Detectors are used in the RDE to speed up annotations, e.g. by better selection of keyframes or by auto-annotation of keyframes. Thus, with more and better data, the object detectors that we use in the annotation workflow can be retrained, gain higher accuracy and automate annotation continuously and incrementally. Management of different detectors (and other specifically trained models) is made easy by the model registry in the RDE.

References

[1] Lyu, C., Zhang, W. Huang, H., Zhou, Y., Wang, Y., Liu, Y., Zhang, S., Chen, K. (2022). RTMDet: An Empirical Study of Designing Real-Time Object Detectors. arXiv preprint arXiv:2212.07784.

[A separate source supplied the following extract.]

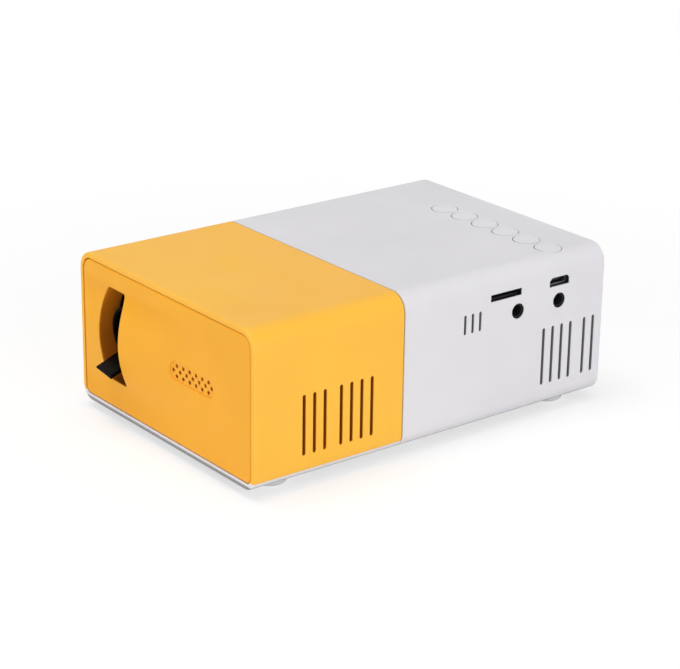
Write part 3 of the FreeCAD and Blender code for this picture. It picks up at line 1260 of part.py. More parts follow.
def make_board_chips():
    """Chips, and the plugs of the ribbon and the speaker's lead."""
    blocks = []
    for right, front, half_x, half_y, thickness, side in CHIPS:
        x = BOARD_RIGHT - right
        blocks.append(board_block(x, BOARD_FRONT_Y + front, half_x, half_y, thickness, side))
    half_x, half_y = SPEAKER_PLUG_HALF_SIZES
    blocks.append(board_block(SPEAKER_PLUG_X, SPEAKER_PLUG_Y, half_x, half_y, PLUG_HEIGHT, -1))
    half_y = RIBBON_WIDTH / 2 + RIBBON_GAP - SEAT_GAP
    blocks.append(board_block(RIBBON_PLUG_X, RIBBON_PLUG_Y, RIBBON_PLUG_HALF_WIDTH, half_y, PLUG_HEIGHT, 1))
    return blocks


def make_capacitors():
    """Upright capacitors under the board."""
    low = BOARD_UNDERSIDE - CAPACITOR_HEIGHT
    solids = []
    for right, front in CAPACITOR_PLACES:
        can = rod_z(CAPACITOR_RADIUS, low, BOARD_UNDERSIDE, BOARD_RIGHT - right, BOARD_FRONT_Y + front)
        lower = [e for e in can.Edges if abs(e.CenterOfMass.z - low) < TINY]
        solids.append(can.makeFillet(CAPACITOR_EDGE, lower))
    return solids


def ribbon_span():
    x0 = AXIS_X + RIBBON_SIDE_OFFSET
    return x0, x0 + RIBBON_WIDTH


def ribbon_y():
    distance, thickness = GLASS_PIECES["lcd_panel"]
    return ENGINE_START_Y + distance + thickness / 2


def make_lcd_ribbon():
    """The flat cable: up from the panel, back over the light box, across and down to the board."""
    x0, x1 = ribbon_span()
    y0 = ribbon_y()
    y1 = RIBBON_PLUG_Y + RIBBON_WIDTH / 2
    level = ENGINE_HIGH + ENGINE_WALL + RIBBON_GAP
    top = level + RIBBON_THICKNESS
    glass_high = glass_span()[2]
    drop_x = RIBBON_PLUG_X + RIBBON_THICKNESS
    rise = box(x0, x1, y0, y0 + RIBBON_THICKNESS, glass_high, top)
    back = box(x0, x1, y0, y1, level, top)
    across = box(x0, drop_x, y1 - RIBBON_WIDTH, y1, level, top)
    drop = box(RIBBON_PLUG_X, drop_x, y1 - RIBBON_WIDTH, y1, BOARD_TOP + PLUG_HEIGHT, top)
    return fuse(rise, [back, across, drop])


# ---- Speaker ------------------------------------------------------------------------------------

def speaker_front():
    return PANEL_THICKNESS + MESH_THICKNESS


def make_grille_mesh():
    y0 = PANEL_THICKNESS
    return pill_y(GRILLE_X, GRILLE_Z, GRILLE_LENGTH + MESH_MARGIN, GRILLE_HEIGHT + MESH_MARGIN,
                  y0, y0 + MESH_THICKNESS)


def make_speaker_frame():
    y0 = speaker_front()
    y1 = y0 + SPEAKER_DEPTH
    half_w = SPEAKER_WIDTH / 2
    half_h = SPEAKER_HEIGHT / 2
    frame = box(GRILLE_X - half_w, GRILLE_X + half_w, y0, y1, GRILLE_Z - half_h, GRILLE_Z + half_h)
    edges = [e for e in frame.Edges if abs(e.CenterOfMass.y - (y0 + y1) / 2) < TINY]
    frame = frame.makeFillet(SPEAKER_CORNER_RADIUS, edges)
    opening = pill_y(GRILLE_X, GRILLE_Z, SPEAKER_WIDTH - 2 * SPEAKER_WALL, SPEAKER_HEIGHT - 2 * SPEAKER_WALL,
                     y0 - 1, y1 - SPEAKER_WALL)
    seat = rod_y(SPEAKER_MAGNET_RADIUS, y0, y1 + 1, GRILLE_X, GRILLE_Z)
    return frame.cut([opening, seat])


def make_speaker_cone():
    y0 = speaker_front() + CONE_SETBACK
    length = SPEAKER_WIDTH - 2 * SPEAKER_WALL - 2 * LENS_CLEARANCE
    height = SPEAKER_HEIGHT - 2 * SPEAKER_WALL - 2 * LENS_CLEARANCE
    sheet = pill_y(GRILLE_X, GRILLE_Z, length, height, y0, y0 + CONE_THICKNESS)
    return fuse(sheet, [rod_y(COIL_RADIUS, y0, y0 + COIL_LENGTH, GRILLE_X, GRILLE_Z)])


def make_speaker_magnet():
    y1 = speaker_front() + SPEAKER_DEPTH + SPEAKER_MAGNET_DEPTH
    y0 = y1 - SPEAKER_MAGNET_DEPTH - SPEAKER_WALL
    magnet = rod_y(SPEAKER_MAGNET_RADIUS - LENS_CLEARANCE, y0, y1, GRILLE_X, GRILLE_Z)
    back = [e for e in magnet.Edges if abs(e.CenterOfMass.y - y1) < TINY]
    return magnet.makeFillet(SPEAKER_MAGNET_EDGE, back)


def make_speaker_lead():
    side = GRILLE_X + SPEAKER_WIDTH / 2 - 3.0
    back = speaker_front() + SPEAKER_DEPTH
    points = [
        V(side, back, GRILLE_Z),
        V(side, back + 7.0, GRILLE_Z),
        V(side + 1.5, back + 16.0, GRILLE_Z - 5.0),
        V(side + 1.0, back + 28.0, GRILLE_Z - 7.0),
        V(side - 0.5, back + 39.0, GRILLE_Z - 5.5),
        V(side - 2.0, back + 50.0, GRILLE_Z - 2.0),
        V(SPEAKER_PLUG_X, SPEAKER_PLUG_Y, BOARD_UNDERSIDE - 9.5),
        V(SPEAKER_PLUG_X, SPEAKER_PLUG_Y, BOARD_UNDERSIDE - PLUG_HEIGHT),
    ]
    return lead(points, LEAD_RADIUS)


# ---- Fan ------------------------------------------------------------------------------------------

def fan_screw_places():
    return [
        (FAN_Y + side * FAN_SCREW_OFFSET, FAN_Z + level * FAN_SCREW_OFFSET)
        for side in (-1, 1)
        for level in (-1, 1)
    ]


def make_fan_frame():
    half = FAN_SIZE / 2
    frame = box(FAN_INNER_X, FAN_OUTER_X, FAN_Y - half, FAN_Y + half, FAN_Z - half, FAN_Z + half)
    corners = [e for e in frame.Edges if abs(e.CenterOfMass.x - (FAN_INNER_X + FAN_OUTER_X) / 2) < TINY]
    frame = frame.makeFillet(FAN_CORNER_RADIUS, corners)
    frame = frame.cut(rod_x(FAN_BORE_RADIUS, FAN_INNER_X - 1, FAN_OUTER_X + 1, FAN_Y, FAN_Z))
    seat = rod_x(FAN_HUB_RADIUS, FAN_INNER_X, FAN_INNER_X + FAN_PLATE, FAN_Y, FAN_Z)
    struts = []
    for i in range(FAN_STRUTS):
        strut = box(FAN_INNER_X, FAN_INNER_X + FAN_PLATE, FAN_Y - FAN_STRUT_WIDTH / 2,
                    FAN_Y + FAN_STRUT_WIDTH / 2, FAN_Z, FAN_Z + FAN_SIZE / 2)
        strut.rotate(V(0, FAN_Y, FAN_Z), V(1, 0, 0), 360.0 / FAN_STRUTS * i)
        struts.append(strut)
    frame = fuse(frame, [seat] + struts)
    bearing = FAN_SHAFT_RADIUS + FAN_SHAFT_CLEARANCE
    cuts = [rod_x(bearing, FAN_INNER_X - 1, FAN_INNER_X + FAN_PLATE + 1, FAN_Y, FAN_Z)]
    for y, z in fan_screw_places():
        cuts.append(rod_x(SCREW_RADIUS + SCREW_CLEARANCE, FAN_INNER_X - 1, FAN_OUTER_X + 1, y, z))
    return frame.cut(cuts)


def make_fan_rotor():
    hub_start = FAN_INNER_X + FAN_PLATE + FAN_HUB_GAP
    hub_end = hub_start + FAN_HUB_LENGTH
    hub = rod_x(FAN_HUB_RADIUS, hub_start, hub_end, FAN_Y, FAN_Z)
    hub = hub.makeFillet(FAN_HUB_EDGE, [e for e in hub.Edges if abs(e.CenterOfMass.x - hub_end) < TINY])
    shaft = rod_x(FAN_SHAFT_RADIUS, FAN_INNER_X + SEAT_GAP, hub_start + 1, FAN_Y, FAN_Z)
    middle_x = (hub_start + hub_end) / 2
    reach = FAN_BLADE_RADIUS - FAN_HUB_RADIUS + 1
    limit = rod_x(FAN_BLADE_RADIUS, hub_start, hub_end, FAN_Y, FAN_Z)
    blades = []
    for i in range(FAN_BLADES):
        blade = Part.makeBox(FAN_BLADE_THICKNESS, FAN_BLADE_CHORD, reach,
                             V(-FAN_BLADE_THICKNESS / 2, -FAN_BLADE_CHORD / 2, FAN_HUB_RADIUS - 1))
        blade.rotate(V(0, 0, 0), V(0, 0, 1), -FAN_BLADE_PITCH_DEG)
        blade.rotate(V(0, 0, 0), V(1, 0, 0), 360.0 / FAN_BLADES * i)
        blade.translate(V(middle_x, FAN_Y, FAN_Z))
        blades.append(blade.common(limit))
    return hub.multiFuse(blades + [shaft])


def fan_pads():
    """The two opposite corners where screws hold the fan to pads on the cover's wall."""
    places = fan_screw_places()
    return places[0], places[-1]


def make_fan_screws():
    length = FAN_DEPTH + FAN_WALL_GAP + FAN_SCREW_GRIP - SEAT_GAP
    return [screw(length, V(FAN_INNER_X, y, z), V(1, 0, 0)) for y, z in fan_pads()]


def main():
    os.makedirs("parts", exist_ok=True)

    save("bottom_tray", make_bottom_tray())
    save("front_cover", make_front_cover())
    save("rear_cover", make_rear_cover())
    save("front_panel", make_front_panel())
    save("back_panel", make_back_panel())
    save("ir_window", make_ir_window())
    foot_names = ("foot_front_left", "foot_front_right", "foot_back_left", "foot_back_right")
    for name, (x, y) in zip(foot_names, foot_places()):
        save(name, make_foot(x, y))
    save("tripod_insert", make_tripod_insert())
    save_group("case_screws", make_case_screws())

    for i in range(KEY_COUNT):
        save("key_" + str(i + 1), make_key(i))
    save_group("key_switches", make_key_switches())

    save("focus_ring", make_focus_ring())
    save("focus_lever", make_focus_lever())
    save("lens_tube", make_lens_tube())
    save("lens_mount", make_lens_mount())
    save_group("lens_mount_screws", make_mount_screws())
    save_lenses()

    save("light_box", make_light_box())
    save("light_box_cover", make_light_box_cover())
    for name, (distance, thickness) in GLASS_PIECES.items():
        save(name, make_glass(distance, thickness))
    save("condenser_lens", make_condenser())
    save("led_board", make_led_board())
    save("led_chip", make_led_chip())
    save("heat_sink", make_heat_sink())
    save_group("engine_screws", make_engine_screws())

    save("main_board", make_main_board())
    save_group("board_screws", make_board_screws())
    save("card_socket", make_card_socket())
    save("micro_usb_socket", make_micro_usb_socket())
    save("headphone_jack", make_jack(HEADPHONE_JACK_Y))
    save("av_jack", make_jack(AV_JACK_Y))
    save("hdmi_socket", make_back_socket(HDMI_X, HDMI_WIDTH, HDMI_HEIGHT, HDMI_DEPTH, HDMI_TONGUE))
    save("usb_socket", make_back_socket(USB_A_X, USB_A_WIDTH, USB_A_HEIGHT, USB_A_DEPTH, USB_A_TONGUE))
    save("ir_receiver", make_ir_receiver())
    save_group("board_chips", make_board_chips())
    save_group("capacitors", make_capacitors())
    save("lcd_ribbon", make_lcd_ribbon())

    save("grille_mesh", make_grille_mesh())
    save("speaker_frame", make_speaker_frame())
    save("speaker_cone", make_speaker_cone())
    save("speaker_magnet", make_speaker_magnet())
    save("speaker_lead", make_speaker_lead())

    save("fan_frame", make_fan_frame())
    save("fan_rotor", make_fan_rotor())
    save_group("fan_screws", make_fan_screws())


main()
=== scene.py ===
import math

import bmesh
import bpy
import numpy as np
from bpy.props import FloatProperty, FloatVectorProperty, IntProperty, PointerProperty
from bpy.types import Operator, Panel, PropertyGroup
from mathutils import Matrix, Vector
from mathutils.geometry import delaunay_2d_cdt


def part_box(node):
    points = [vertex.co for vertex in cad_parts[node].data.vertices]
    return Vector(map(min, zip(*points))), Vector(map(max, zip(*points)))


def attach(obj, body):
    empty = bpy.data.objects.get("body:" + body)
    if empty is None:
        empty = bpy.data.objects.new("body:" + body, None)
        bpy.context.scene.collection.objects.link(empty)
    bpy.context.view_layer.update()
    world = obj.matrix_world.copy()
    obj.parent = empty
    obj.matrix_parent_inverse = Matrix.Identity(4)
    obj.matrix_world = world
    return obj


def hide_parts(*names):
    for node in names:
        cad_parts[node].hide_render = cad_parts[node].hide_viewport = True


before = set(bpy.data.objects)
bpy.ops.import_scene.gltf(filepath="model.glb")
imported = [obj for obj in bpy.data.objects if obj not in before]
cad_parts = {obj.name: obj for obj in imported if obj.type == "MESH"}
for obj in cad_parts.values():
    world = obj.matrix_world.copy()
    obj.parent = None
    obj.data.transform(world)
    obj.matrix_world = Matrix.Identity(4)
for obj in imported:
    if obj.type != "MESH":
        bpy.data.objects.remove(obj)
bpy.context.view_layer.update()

bl_info = {
    "name": "Home Projector Finishes",
    "version": (1, 0, 0),
    "blender": (4, 5, 0),
    "location": "3D View > Sidebar > Projector",
    "description": "Finishes, front panel, focus lever and studio for a small box projector",
    "category": "Object",
}

MERGE_DISTANCE = 1e-7
SHARP_ANGLE = math.radians(38)


# ---- Settings that a user would change ----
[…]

[2] Huang, S., Lu, Z., Cun, X., Yu, Y., Zhou, X., Shen, X. (2024). DEIM: DETR with Improved Matching for Fast Convergence. arXiv preprint arXiv:2412.04234.

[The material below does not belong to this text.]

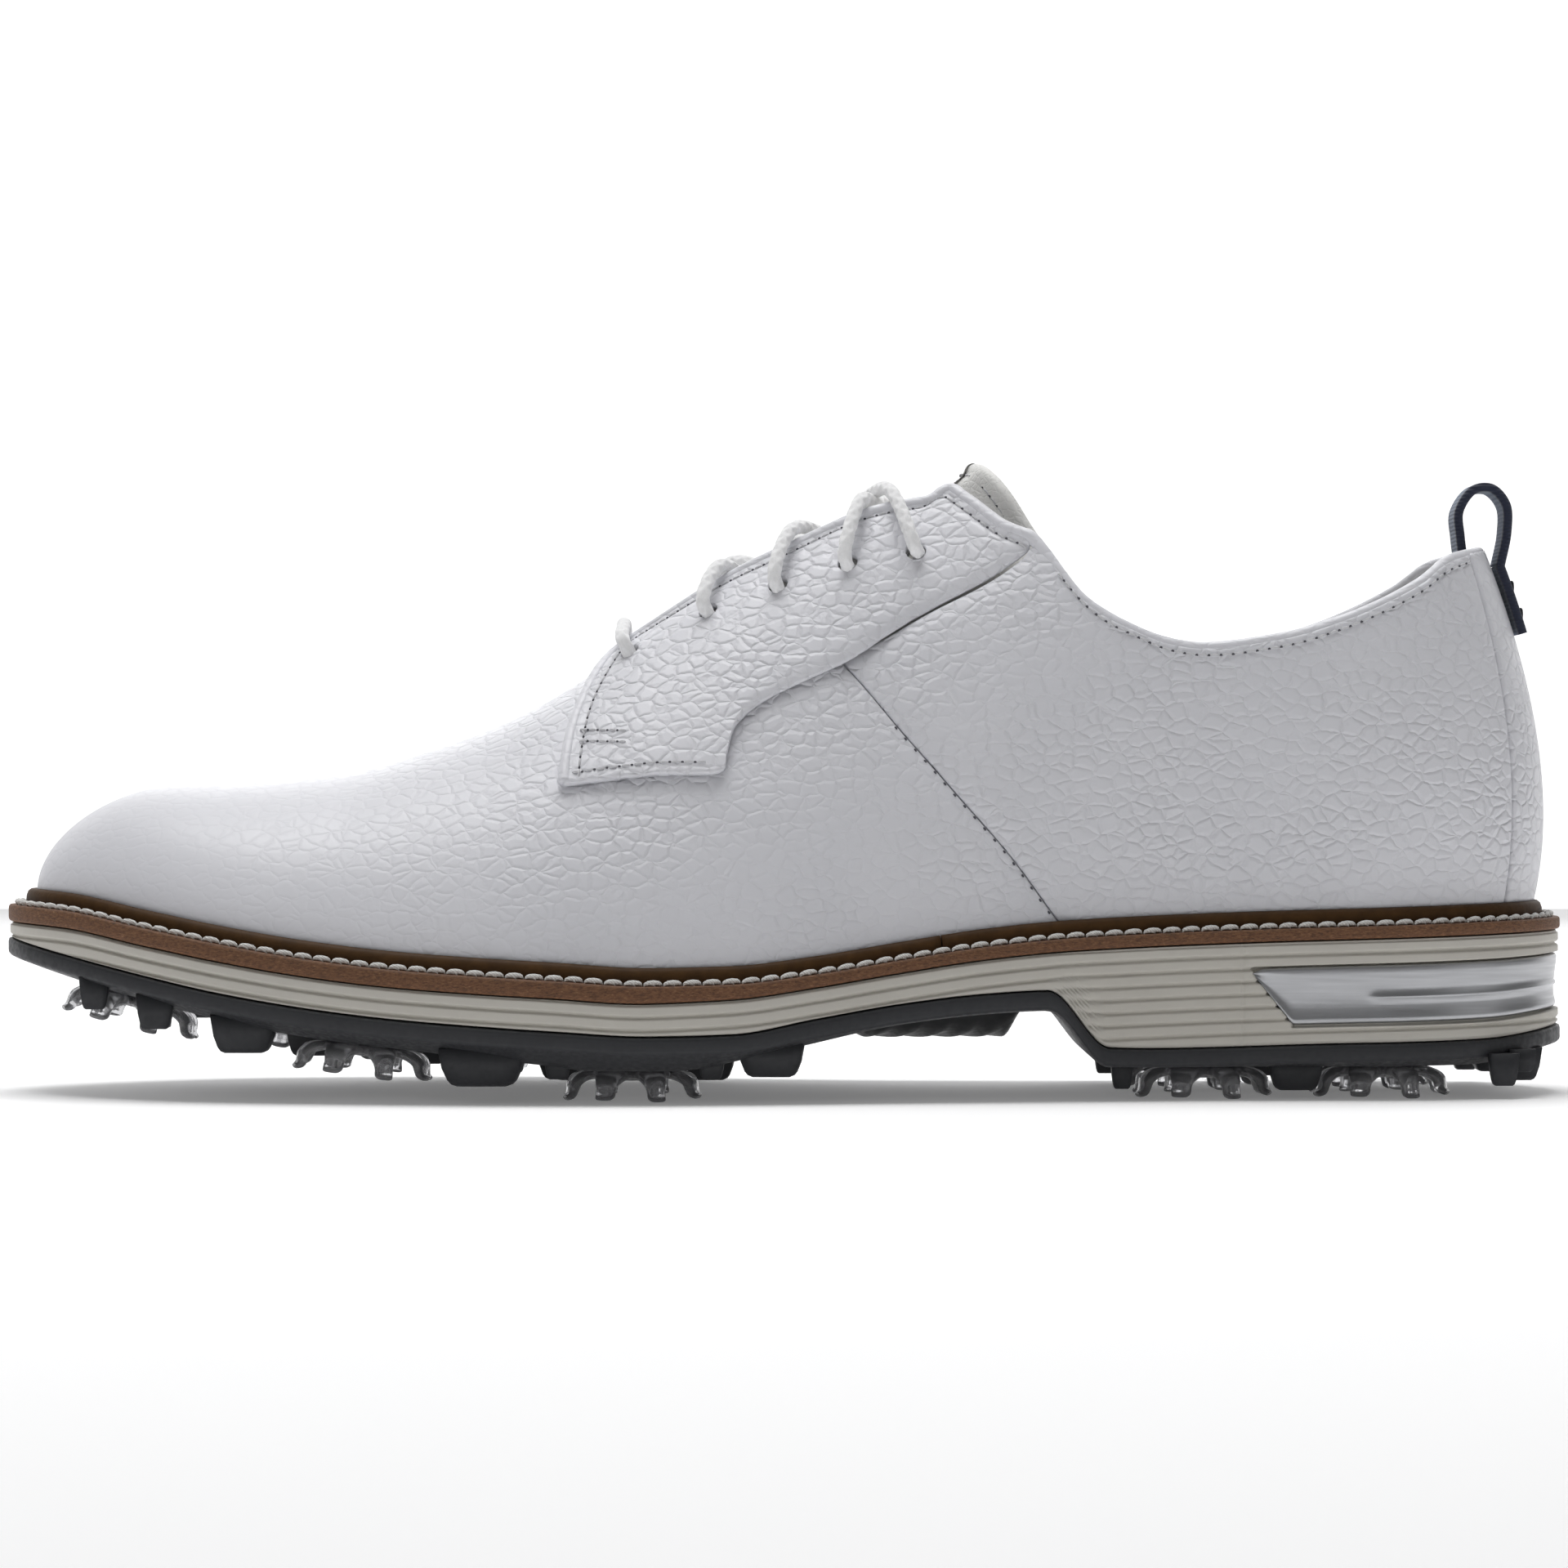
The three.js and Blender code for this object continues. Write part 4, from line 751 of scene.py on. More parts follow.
turn = np.linspace(-1, 1, 61)
s = 1 - 0.306 * (1 - np.cos(np.abs(turn) * np.pi / 2))
collar = np.where((turn < 0)[:, None], bindingPoint(-1, s), bindingPoint(1, s))
rim = np.vstack([facingRim(-1.0), collar, facingRim(1.0)[::-1]])
collarRoll = roundTube("collar_roll", smoothLine(rim, 900), 1.25, 16)
show(collarRoll, "shoe", "white_leather", "collar_binding")
leatherPieces.append(collarRoll)
print("facings and rolled edges")

# inside: linings, collar padding and tongue

inside = dict(counter=1.4, collarFoam=5.0, foamFront=0.68, foamDepth=0.17, liningFront=0.556, bedInset=12.4,
              tongueDepth=6.4, tongueFoam=3.4, tongueRoot=.362, tongueTip=.622, tongueWing=.684)
gap = upper["layerGap"]
liningTopLine = curve((.5414, .62), (.569, .645), (.6065, .672), (.65, .69), (.672, .64))


def collarV(side, s):
    return atHeight(side, s, collarLine(s)) - upper["collarDrop"]


def roundHeel(front, columns, rows, lowV, highV, outer, inner, name):
    turn = np.linspace(0, 1, columns)
    s = 1 - (1 - front) * (1 - np.cos(np.abs(2 * turn - 1) * np.pi / 2))
    side = np.where(turn < 0.5, -1.0, 1.0)
    low = np.where(turn < 0.5, lowV(-1, s), lowV(1, s))
    high = np.where(turn < 0.5, highV(-1, s), highV(1, s))
    f = np.linspace(0, 1, rows)
    heights = mix(low[:, None], high[:, None], f[None])
    stations = np.repeat(s[:, None], rows, 1)
    side = side[:, None] + 0 * stations
    outside = skin(side, stations, heights, outer(stations, heights))
    return shellPiece(name, outside, skin(side, stations, heights, inner(stations, heights)))


def liningTop(side, s):
    return np.where(s < .672, atHeight(side, s, liningTopLine(s)) - 0.02, collarV(side, s))


def padShare(s, v):
    top, depth = collarV(-1, s), inside["foamDepth"]
    along = ease(s, inside["foamFront"] - 0.04, inside["foamFront"] + 0.06)
    return along * ease(v, top - depth * 1.7, top - depth * 0.8)


def liningOuter(s, v):
    counterInner = -upper["leather"] - gap - inside["counter"]
    padInner = -upper["leather"] - 2 * gap - inside["collarFoam"] - 0.3
    return mix(counterInner - gap - 0.4, padInner, padShare(s, v))


lining = roundHeel(inside["liningFront"], 121, 60, lambda side, s: 0 * s, liningTop, liningOuter,
                   lambda s, v: liningOuter(s, v) - upper["lining"], "heel_lining")
show(lining, "shoe", "lining_leather", "quarter_lining")


def foamInner(s, v):
    top = collarV(-1, s)
    share = ease(s, inside["foamFront"] - 0.04, inside["foamFront"] + 0.06)
    return -upper["leather"] - gap - inside["collarFoam"] * (0.2 + 0.8 * share * ease(
        v, top - inside["foamDepth"], top - inside["foamDepth"] * 0.4))


def swellCloth(piece, pressure, cap, frames=20):  # stuffs a closed piece by cloth pressure
    before = local(piece)
    cloth = piece.modifiers.new("stuffing", "CLOTH")
    cloth.settings.use_pressure = True
    cloth.settings.uniform_pressure_force = pressure
    cloth.settings.tension_stiffness = cloth.settings.compression_stiffness = 12
    cloth.settings.effector_weights.gravity = 0
    cloth.point_cache.frame_start, cloth.point_cache.frame_end = 1, frames
    for frameNumber in range(1, frames + 1):
        bpy.context.scene.frame_set(frameNumber)
    applyModifiers(piece)
    bpy.context.scene.frame_set(1)
    move = local(piece) - before
    length = np.maximum(np.linalg.norm(move, axis=1, keepdims=True), 1e-9)
    moved = before + move / length * np.minimum(length, cap)
    piece.data.vertices.foreach_set("co", toMetres(moved).ravel())
    smoother = piece.modifiers.new("rounder", "SUBSURF")
    smoother.levels = smoother.render_levels = 1
    applyModifiers(piece)


foam = roundHeel(inside["foamFront"], 70, 14, lambda side, s: collarV(side, s) - inside["foamDepth"], collarV,
                 lambda s, v: -upper["leather"] - gap + 0 * s, foamInner, "collar_padding")
swellCloth(foam, 4, 0.25)
show(foam, "shoe", "lining_leather", "collar_foam")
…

[3] Ravi, N., Gabeur, V., Hu, Y-T., Hu, R., Ryali, C., Ma, T., Khedr, H., Rädle, R., Rolland, C., Gustafson, L., Mintun, E., Pan, J., Alwala, K. V., Carion, N., Wu, C.-Y., Girshick, R., Dollár, P., Feichtenhofer, C. (2024). SAM 2: Segment Anything in Images and Videos. arXiv preprint arXiv:2408.00714.

[4] Minderer, M., Gritsenko, A., Houlsby, N. (2023). Scaling Open-Vocabulary Object Detection. arXiv preprint arXiv:2306.09683.

[5] Liu, S., Zeng, Z., Ren, T., Li, F., Zhang, H., Yang, J., Jiang, Q., Li, C., Yang, J., Su, H., Zhu, J., Zhang, L. (2023). Grounding DINO: Marrying DINO with Grounded Pre-Training for Open-Set Object Detection. arXiv preprint arXiv:2303.05499.

[6] Ultralytics. Ultralytics YOLO11 (2024). In Ultralytics YOLO Documentation. Retrieved from Ultralytics YOLO11 overview page https://docs.ultralytics.com/models/yolo11/.

[7] Mostafa, S. A., Gaber, A., Shehata, M. (2024). Automated Vehicle Counting and Speed Estimation Using YOLOv8 and Computer Vision. Journal of Al-Azhar University Engineering Sector, 19(73), 1382-1395.

[8] Anas, N. M., Dzulqaidah, N., Ramli, A. Q., Nayan, N. M., Harun, N. H., Haron, H. (2023). Out-of-Stock Empty Space Detection Using YOLOv7 for Retail Products on Shelf for Inventory Management. In 2nd International Conference on Applied Science and Engineering (2nd ICASE23B).